What makes Jović’s recent stretch impactful is not just the scoring. It is how his skill set fits what the Heat want to do when they are at their best. At 6-foot-10, he gives Miami size without sacrificing speed. He runs the floor relentlessly, and in transition, he creates advantages that most "fives" cannot.
“We run the floor a lot,” Jović said. “I don’t think there’s a single center in the league that can catch up with me when we talk about the position. It for sure helps our team. We move the ball well. It’s easy to play the five when I’m not really playing the five.”
In practice, that means Jović functions less like a traditional big and more like a connector. He can push the pace off a rebound, hit shooters early, or attack a rotating defense before it sets. That versatility has helped unlock Miami’s bench, which ranks third in the NBA in scoring at 42.3 points per game this season. Over the last three wins, the Heat bench has scored 161 total points, the most in the league since Christmas Day.
“Pick, pop, they close out, he can drive, he can shoot,” teammate Norman Powell said. “It’s really big for us. We’re a totally different team when he’s locked in and aggressive.”
Powell, whose all-star campaign continued with a 26-point outing against Denver, has been vocal with Jović, pushing him to lean into his physical tools and stop playing small.
“I’m always on him, like, ‘You’re 6-foot-10. Play like you’re 6-foot-10,’” Powell said. “When he doesn’t hesitate, he’s a totally different basketball player, and we need that. His skill set is so unique. Handling the ball, pushing the pace, getting into the paint, finding guys, shooting the three. Even defensively, his length and height let him be disruptive.”

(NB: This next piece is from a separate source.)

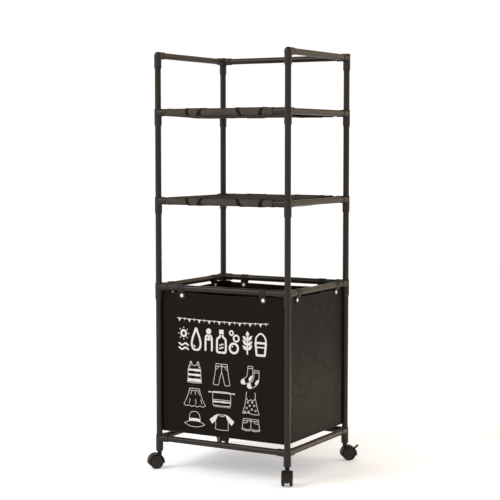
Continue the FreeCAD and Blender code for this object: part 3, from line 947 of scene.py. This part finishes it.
def make_board():
    low, high = (np.array(corner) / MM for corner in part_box("bag_base_board"))
    insets = np.array([120.0, 80.0, 40.0, 10.0, 0.0])
    grid = np.stack([rounded_loop(BAG_HALF_X - high[0] + inset)[:, :2] for inset in insets], axis=1)
    height = -FLOOR_SAG / 2 * smooth_step(insets / FLOOR_INSETS[0])
    sheets = []
    for z in (high[2], low[2]):
        points = np.concatenate([grid, np.broadcast_to(z + height, grid.shape[:2])[..., None]], axis=2)
        sheets.append(points)
    build("bag_floor_board", slab(*sheets, True, capped=True), "base_board", 0.6, "bag_base_board")


# ---------------------------------------------------------------- the print on the bag's front

INK_THICK = 0.22
INK_LIFT = 0.06
INK_STEP = 1.6
THIN = 1.3
BOLD = 5.6
TOUCH = 3.4                  # the bold motifs' smaller strokes
HAND_WANDER = 0.3            # how unsteady the hand-drawn lines are
HAND_RUN = 9.0
FRONT = np.array([0.0, -1.0, 0.0])
MIRROR = (-1, 1)


def curve(points, steps=8):
    """A smooth line through points."""
    points = np.asarray(points, float)
    ends = np.vstack([2 * points[0] - points[1], points, 2 * points[-1] - points[-2]])
    t = np.linspace(0, 1, steps, endpoint=False)[:, None]
    line = []
    for a, b, c, d in zip(ends, ends[1:], ends[2:], ends[3:]):
        line.append(0.5 * (2 * b + (c - a) * t + (2 * a - 5 * b + 4 * c - d) * t ** 2
                           + (3 * b - a - 3 * c + d) * t ** 3))
    return np.vstack([*line, points[-1:]])


def arc(x, z, radius, start_deg=0.0, end_deg=360.0, steps=24):
    angles = np.radians(np.linspace(start_deg, end_deg, steps + 1))
    return np.column_stack([x + radius * np.cos(angles), z + radius * np.sin(angles)])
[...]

That aggressiveness has shown up in the numbers. Since his return, the 22-year-old Jovic has hit nine of his 22 three-point attempts (41%), a noticeable improvement from the 28.3 percent he shot before the injury. While his season-long shooting profile remains uneven, his willingness to step into shots has helped keep defenses honest. When defenders cut off his initial drive, he has shown glimpses of quickness to reset and attack again, using his size to get closer to the rim rather than settling.
Powell believes the change is mental as much as physical.
“He’s more serious in terms of being locked in and doing his job every night,” Powell said. “Even when he makes a mistake, he’s getting over it quickly and not letting it turn into two or three more... I always joke with him, leave that other Nico in the past. This is the one we need.”
Jović credits that shift to perspective and support.
“I’ll give credit to my family who came here and helped me get back on track,” he said. “When you have people who love you around you, it helps. For me, it was about stopping looking at basketball as a hobby and starting to look at it as a profession.”
That approach has changed how he shows up.
“I come in every day with a different mindset now,” Jović said. “And it has to stay that way.”
For Miami, the timing matters. With injuries (Tyler Herro: foot; Pelle Larsson: ankle) still affecting the rotation, Jović’s ability to play minutes at center without slowing the game down has allowed the Heat to lean back into quick, early offense. Their 147 points against the Denver Nuggets marked a season high and the third-highest scoring game in franchise history, a reflection of how effective they can be when pace and ball movement align. In just 33 games for the 2025-2026 campaign, Miami has cracked at least 140 points seven times already. That's remarkable when you consider how inept they were offensively for multiple stretches last season.
Bam Adebayo sees the growth as part of a larger reset.
“Sometimes you have to change your point of view so you can get realigned,” Adebayo said. “He’s realigned, obviously. He’s playing well, and we want him to keep playing like that.”
The Heat are not asking Jović to be something he is not. They are asking him to be consistent, aggressive, and present. Over the last three games, that has been enough to change the feel of their bench minutes and the outcome of games.
Jović is not chasing numbers. He is chasing trust. Right now, both are coming.